# Aim
Return verbatim everything from the first line through the line that contains "SCREW_HEAD = 1.2", and stop there.

# Source material
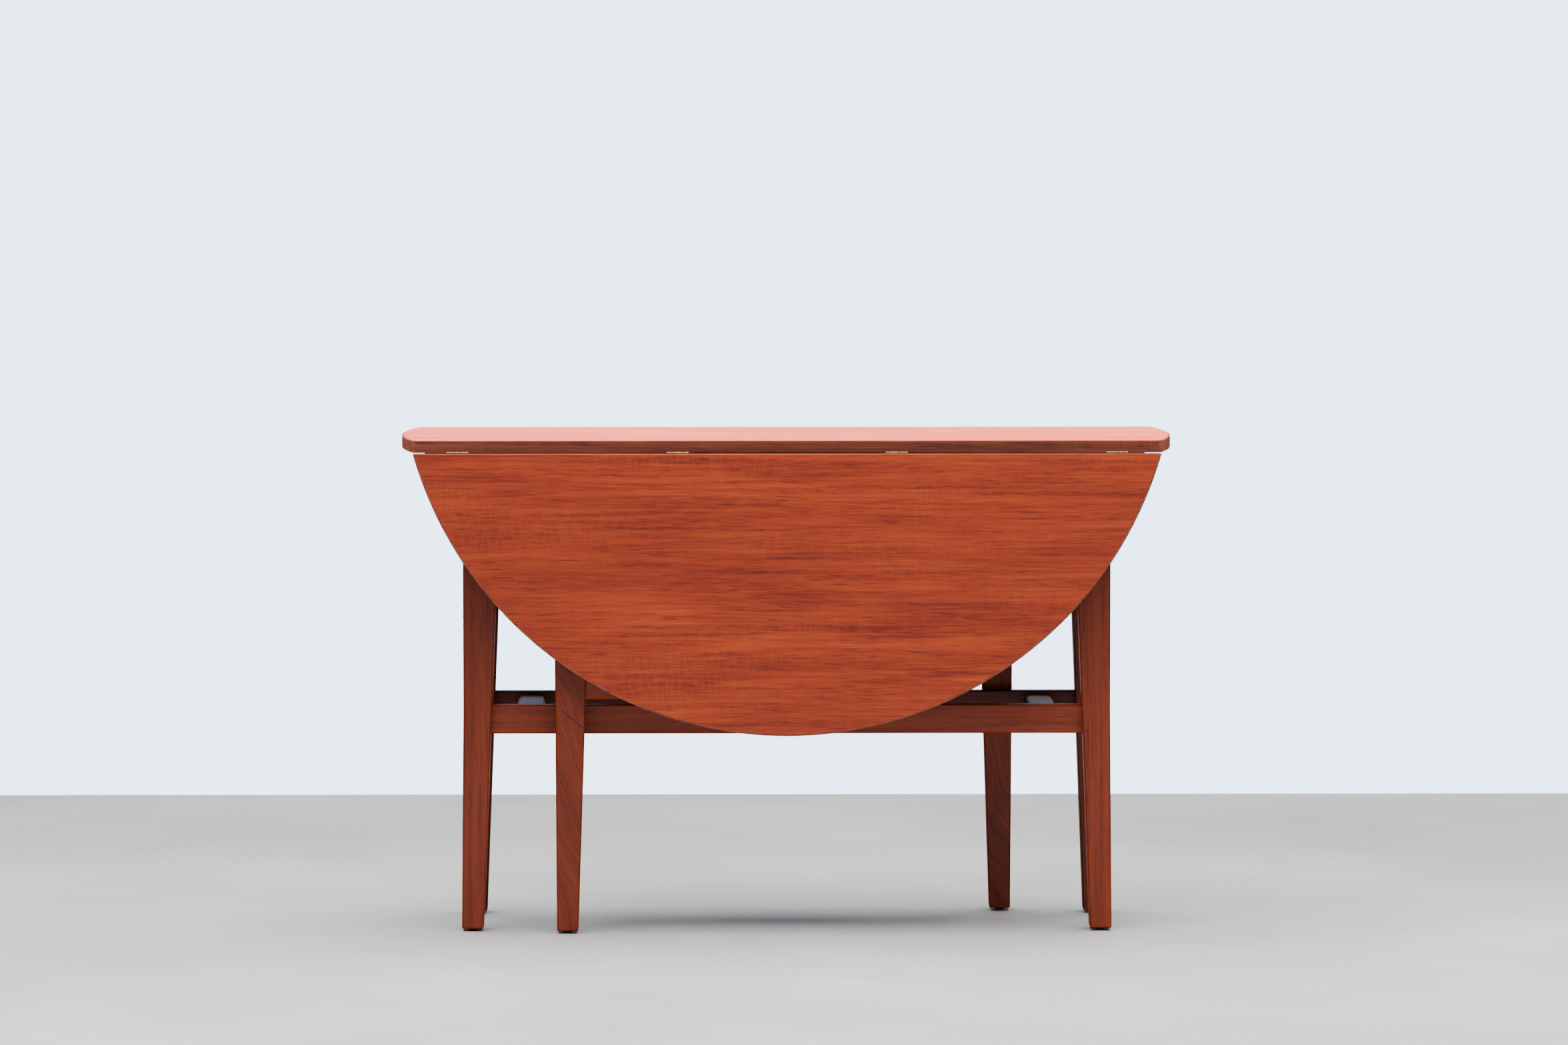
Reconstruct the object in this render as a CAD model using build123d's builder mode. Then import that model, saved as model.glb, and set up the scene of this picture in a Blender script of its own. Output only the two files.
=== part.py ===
from build123d import *
import os

# Round gateleg drop leaf table, leaves hanging. Millimetres, +Z up, +X along the long
# centre panel, origin on the floor under its middle. The front is -Y. The table maps onto
# itself under a half turn about Z, so every piece of a side is drawn once in a plane that
# faces outwards from that side.

os.makedirs("parts", exist_ok=True)

# Top
TOP_RADIUS = 575.0
TOP_THICK = 18.0
TOP_Z = 735.0
UNDER_Z = TOP_Z - TOP_THICK
PANEL_HALF = 155.0
LIPPING = 3.0
LIP_ARRIS = 1.0
ARRIS = 0.8

# Leaf hinge line
PIVOT_Y = 155.5
PIVOT_Z = 716.7
LEAF_EDGE = 0.5
HINGE_X = (-488.0, -162.0, 162.0, 488.0)
HINGE_LENGTH = 32.5
KNUCKLES = 5
KNUCKLE_GAP = 0.3
BARREL_R = 2.0
PIN_R = 1.0
PIN_BORE_R = 1.05
WING_THICK = 1.5
WING_REACH = 26.0
WING_START = 2.3
NOTCH = 2.6
NOTCH_DEEP = 2.3
SCREW_SPREAD = 10.0
SCREW_REACH = 15.5
SCREW_HEAD_R = 2.6
SCREW_R = 1.4
SCREW_LENGTH = 12.0
SCREW_HEAD = 1.2

# The leaf hangs outside the hinge line, so that it lies level with the panel when raised
LEAF_INNER = PIVOT_Y + UNDER_Z - PIVOT_Z
LEAF_TOP = PIVOT_Z - LEAF_EDGE
LEAF_CENTRE_Z = PIVOT_Z + PIVOT_Y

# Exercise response
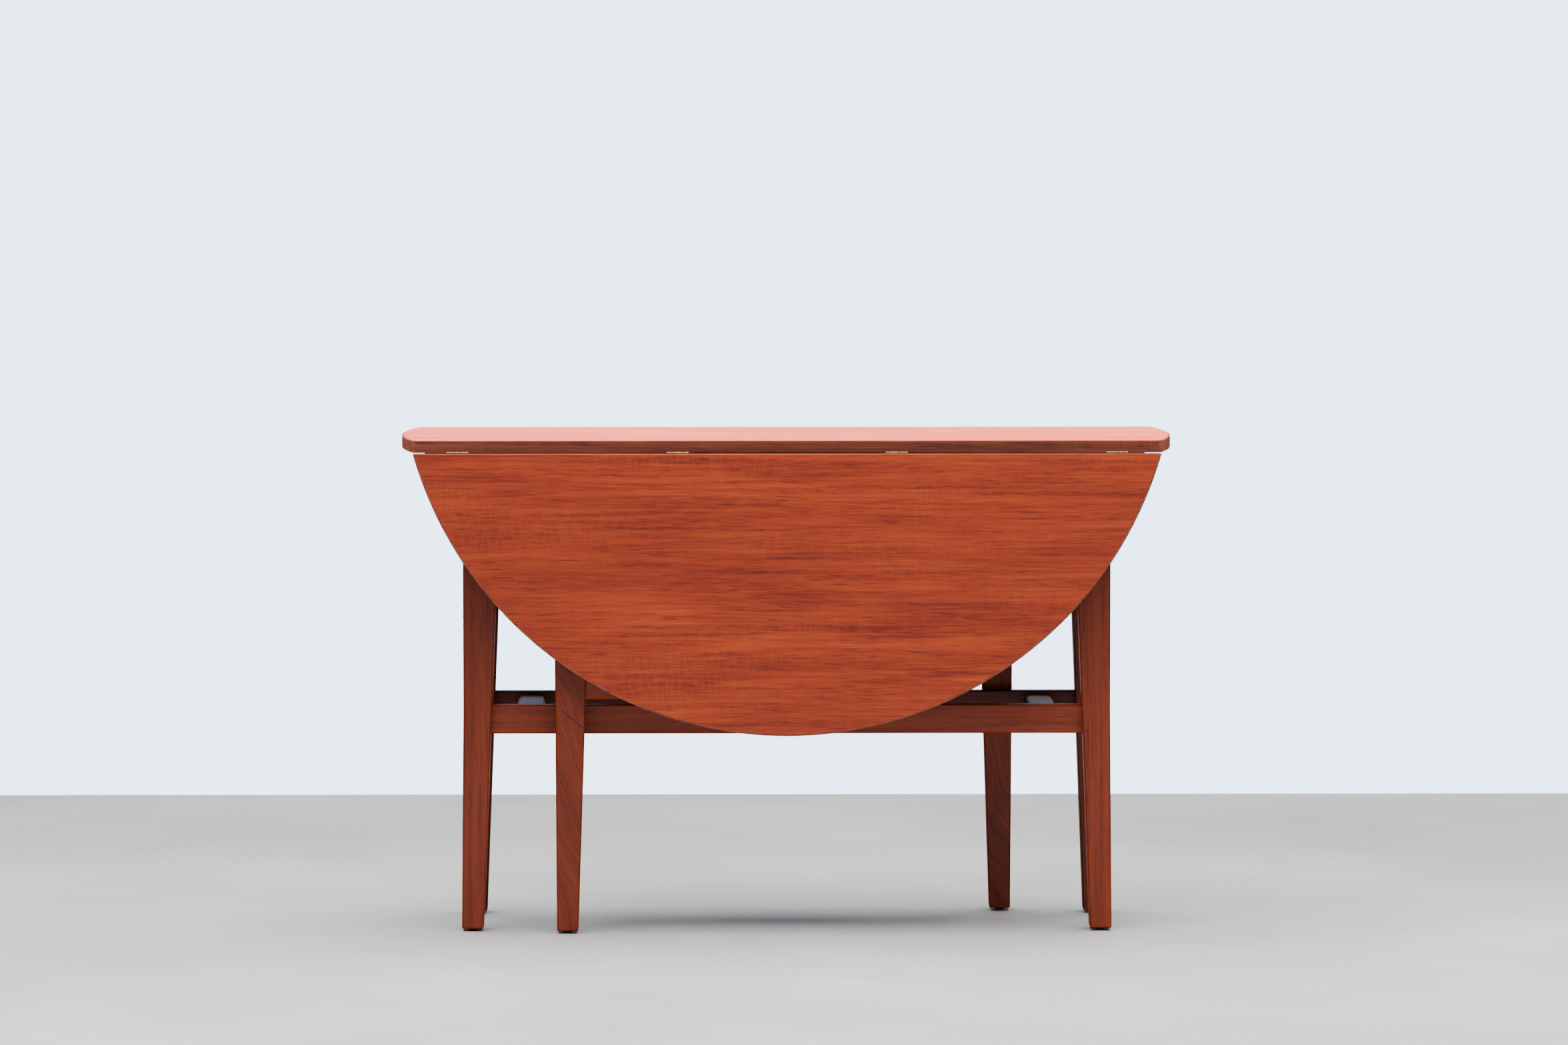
Reconstruct the object in this render as a CAD model using build123d's builder mode. Then import that model, saved as model.glb, and set up the scene of this picture in a Blender script of its own. Output only the two files.
=== part.py ===
from build123d import *
import os

# Round gateleg drop leaf table, leaves hanging. Millimetres, +Z up, +X along the long
# centre panel, origin on the floor under its middle. The front is -Y. The table maps onto
# itself under a half turn about Z, so every piece of a side is drawn once in a plane that
# faces outwards from that side.

os.makedirs("parts", exist_ok=True)

# Top
TOP_RADIUS = 575.0
TOP_THICK = 18.0
TOP_Z = 735.0
UNDER_Z = TOP_Z - TOP_THICK
PANEL_HALF = 155.0
LIPPING = 3.0
LIP_ARRIS = 1.0
ARRIS = 0.8

# Leaf hinge line
PIVOT_Y = 155.5
PIVOT_Z = 716.7
LEAF_EDGE = 0.5
HINGE_X = (-488.0, -162.0, 162.0, 488.0)
HINGE_LENGTH = 32.5
KNUCKLES = 5
KNUCKLE_GAP = 0.3
BARREL_R = 2.0
PIN_R = 1.0
PIN_BORE_R = 1.05
WING_THICK = 1.5
WING_REACH = 26.0
WING_START = 2.3
NOTCH = 2.6
NOTCH_DEEP = 2.3
SCREW_SPREAD = 10.0
SCREW_REACH = 15.5
SCREW_HEAD_R = 2.6
SCREW_R = 1.4
SCREW_LENGTH = 12.0
SCREW_HEAD = 1.2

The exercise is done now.